The vehicle belonged to James Cantrell, owner of Cantrell Construction. As Stevens checked on the vehicle, a work truck pulled up and the driver told him Cantrell had left to go to another airport.
Cantrell later contacted Stevens and told him he did not want an accident report for his vehicle. He had called a local towing company to remove it from the airport property.
City police contacted the Federal Aviation Administration, which said Cantrell had not violated any rules.
Ridley said the city would have to rebid the striping and sealing contract, at a cost of $20,637. Graham moved to rebid the project and approve a contract amendment to authorize Atkins Engineering to administer the bid process, supported by Gernt.
Ridley said National American Insurance had offered to settle with the city, but he recommended the city take no action on the offer at this time.
“My recommendation … is that we let them know we’re going to wait until we have determined what the cost to complete the project will be based on the new bid,” Ridley said.
The airport has a 5,400-foot runway, but that does limit the type of aircraft that can use the facility.
But extending the runway to 6,000 feet or longer would be an expensive proposition, city engineer Tim Begley told the Crossville City Council during a Dec. 17 retreat.

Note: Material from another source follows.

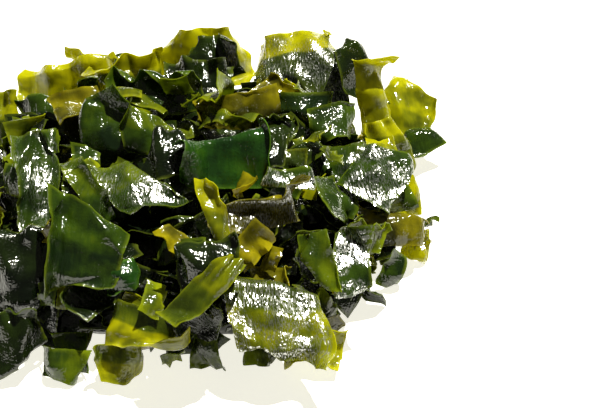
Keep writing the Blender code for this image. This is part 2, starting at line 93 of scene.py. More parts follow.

“We’re looking at over a $20-million project,” Begley said.
Adam Strachn, CEO of the Cosby Harrison Co., said expanding the runway would allow larger planes to land safely in Crossville.
“If you were able to extend it to 6,000 or 6,500, now you’re in just about every single type of aircraft that’s available … specifically jets that are capable of flying transcontinental nonstop,” he told the council. “It would be a major boon to the local economy if you also tie in to trying to bring business in, especially bigger business.”
The Upper Cumberland Regional Airport in Sparta has a 6,700-foot runway, and the Warren County Memorial Airport in McMinnville offers a 6,400-foot runway.
The topography of the property beyond the airport also poses a problem. Graham said a portion of Old Hwy. 70 might need to be condemned or a tunnel built under the extended runway to the west to retain access to homes and property in that area. Begley said his estimate didn’t include fill for the property or a tunnel, which would increase the cost.
Graham said, “Some council — maybe not this council — but some council is going to have to take this on. This community, someday, will be in a situation where it is absolutely mandatory that we have a 7,000-foot runway.
The council also discussed if the long-retired Crossville Airport Committee should be revived.
City Manager Greg Wood told the council there had been some “fairly significant” recent complaints from some pilots regarding service and operations.
He said trash had been observed on the runway and staff did not regularly complete daily foreign-object checks.
Wood said at least one of the individuals complaining, however, wants to take over as airport manager.
“I think you need to understand that in that discussion,” he said.
Crossville Aero has been the fixed base operator for the airport since 2007. Chris Bennett had served as airport manager but has since taken a position at Stone Memorial High School teaching aviation.
Wood said, “When Chris was there, things were not perfect, but the folks running it for him don’t have the ownership he had.”
The city had an airport committee in the past but there had been questions about the role of that committee — whether it was a management or advisory panel. However, Wood said the committee could bring value to the airport, especially in planning and executing events and promoting the community.
“It just depends on how you make it up,” Wood said.
Graham said the airport is one of the community’s greatest assets.
“We shall take care of the airport,” he said. “If it means the airport committee be re-instituted as an advisory board, that would be very interesting to me.”
Julie-Christie Neal, owner of U.S. Exporters, LLC, in Crossville, said she was very pleased with the service she received at Crosvville Memorial Airport. In fact, her business intends to build a new hangar and locate four additional aircraft in Crossville next year.
“One of the reason the people I represent are building their hangar there and not Sparta, which has a considerably longer and wider runway, is simply because of the service that Chris has provided for the aircraft they have there now,” she said.
Strachn, speaking as a pilot, said he’d spoke with Bennett on several occasions about how the airport can be an economic driver for the community, with possibilities such as establishment of a flight school to help supply the aviation industry with well-trained pilots.
The airport remains popular, he said, with a waitlist for hangar space.
Graham recommended goals and objectives be developed for the formation of a new airport committee for future discussion.
During the Jan. 3 work session, Wood said a survey had been developed to gather input from all airport users. That survey asks about 20 questions, with a space for comments. It’s available through the city’s website, www.crossvilletn.gov.
The city is currently working to identify obstructions in the flight path of the airport and form a plan to mitigate those hazards as part of maintaining its license from the FAA.
The council approved a tree survey in September that Begley expects to be complete next month.
Begley said the city had looked at a project to sell some of the airport property not in use to adjoining property owners, some of whom had “encroached” on the city’s property, Begley said. That project is on hold, however, pending completion of an updated airport layout plan expected in a couple of years.